Request —
Give back the full material, exactly as it reads.

Recorded data —
·····

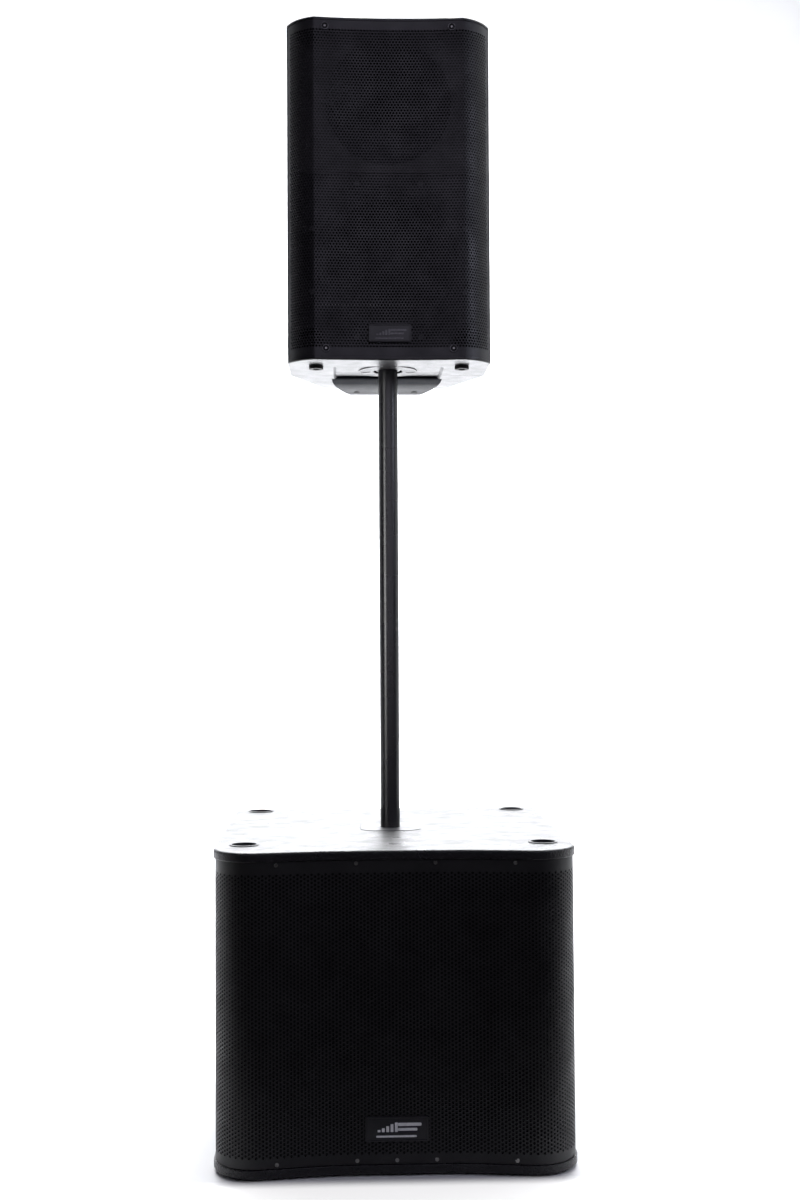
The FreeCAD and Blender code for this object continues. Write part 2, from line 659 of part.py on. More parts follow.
# places are x, z
SUB_JACKS = [(-95, 215), (-50, 215)]
SUB_XLRS = [(-95, 165), (-50, 165)]
SUB_KNOB, SUB_SWITCH, SUB_ROCKER, SUB_INLET = (10, 215), (10, 180), (80, 215), (80, 165)
SUB_LEDS = [(45, 218), (45, 208), (45, 198)]
SUB_PANEL_SCREWS = [(side * 141, z) for side in SIDES for z in (84, 203, 321, 440)]
SUB_PANEL_SCREWS += [(-55, 444), (55, 444), (-55, 80), (55, 80)]
SUB_FIN_Z0, SUB_FIN_Z1 = 269, 435


def sub_amp_panel():
    y0, y1 = SUB_BACK_Y - 1, SUB_PANEL_Y + 1
    panel = plate_y(0, SUB_AMP_Z, SUB_AMP_WIDTH, SUB_AMP_HEIGHT, 10,
                    SUB_BACK_Y + 0.05, SUB_PANEL_Y)
    panel = panel.cut(plate_y(0, 352, 232, 170, 4, y0, y1))
    holes = [(x, z, JACK_HOLE_RADIUS) for x, z in SUB_JACKS + SUB_XLRS]
    holes += [SUB_KNOB + (SUB_KNOB_HOLE,)]
    holes += [(x, z, SUB_LED_RADIUS) for x, z in SUB_LEDS]
    holes += [(x, z, 2.4) for x, z in SUB_PANEL_SCREWS]
    return cut_openings(panel, y0, y1, holes, [
        SUB_SWITCH + SWITCH_SLOT, SUB_ROCKER + ROCKER_HOLE, SUB_INLET + INLET_HOLE])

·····

Solution for this problem —
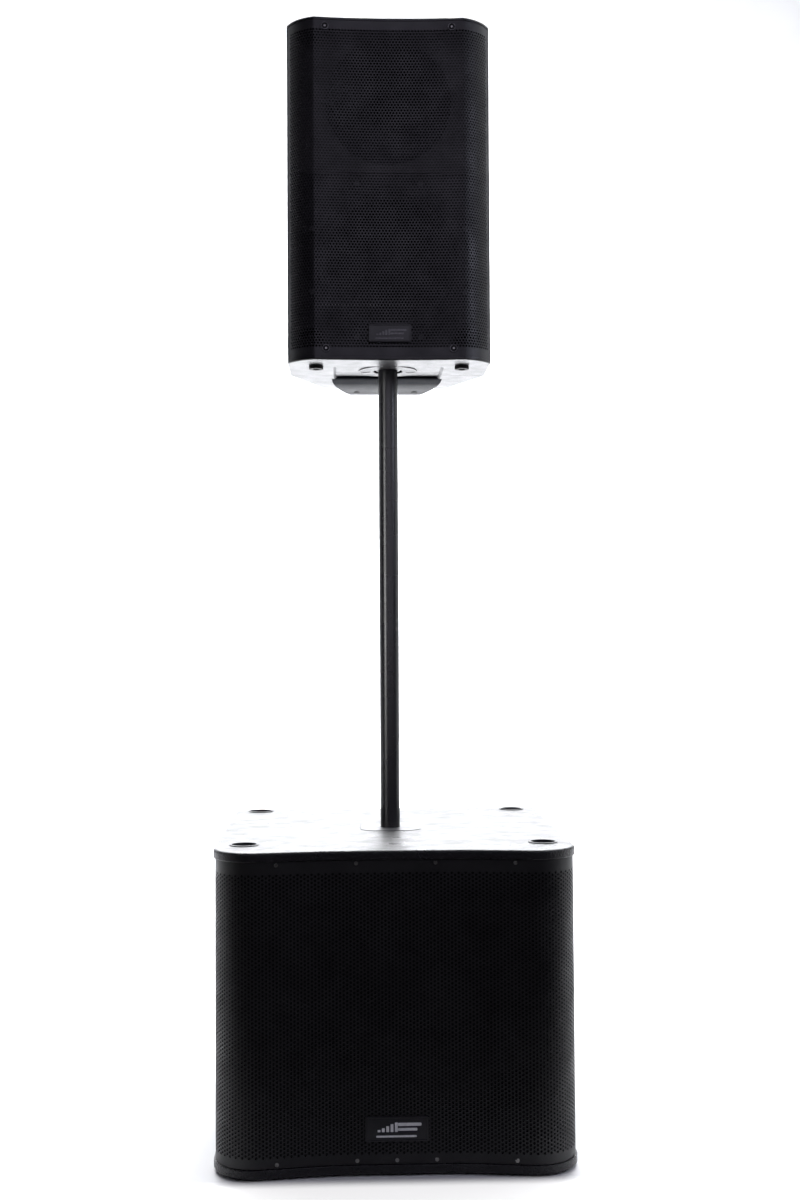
The FreeCAD and Blender code for this object continues. Write part 2, from line 659 of part.py on. More parts follow.
# places are x, z
SUB_JACKS = [(-95, 215), (-50, 215)]
SUB_XLRS = [(-95, 165), (-50, 165)]
SUB_KNOB, SUB_SWITCH, SUB_ROCKER, SUB_INLET = (10, 215), (10, 180), (80, 215), (80, 165)
SUB_LEDS = [(45, 218), (45, 208), (45, 198)]
SUB_PANEL_SCREWS = [(side * 141, z) for side in SIDES for z in (84, 203, 321, 440)]
SUB_PANEL_SCREWS += [(-55, 444), (55, 444), (-55, 80), (55, 80)]
SUB_FIN_Z0, SUB_FIN_Z1 = 269, 435


def sub_amp_panel():
    y0, y1 = SUB_BACK_Y - 1, SUB_PANEL_Y + 1
    panel = plate_y(0, SUB_AMP_Z, SUB_AMP_WIDTH, SUB_AMP_HEIGHT, 10,
                    SUB_BACK_Y + 0.05, SUB_PANEL_Y)
    panel = panel.cut(plate_y(0, 352, 232, 170, 4, y0, y1))
    holes = [(x, z, JACK_HOLE_RADIUS) for x, z in SUB_JACKS + SUB_XLRS]
    holes += [SUB_KNOB + (SUB_KNOB_HOLE,)]
    holes += [(x, z, SUB_LED_RADIUS) for x, z in SUB_LEDS]
    holes += [(x, z, 2.4) for x, z in SUB_PANEL_SCREWS]
    return cut_openings(panel, y0, y1, holes, [
        SUB_SWITCH + SWITCH_SLOT, SUB_ROCKER + ROCKER_HOLE, SUB_INLET + INLET_HOLE])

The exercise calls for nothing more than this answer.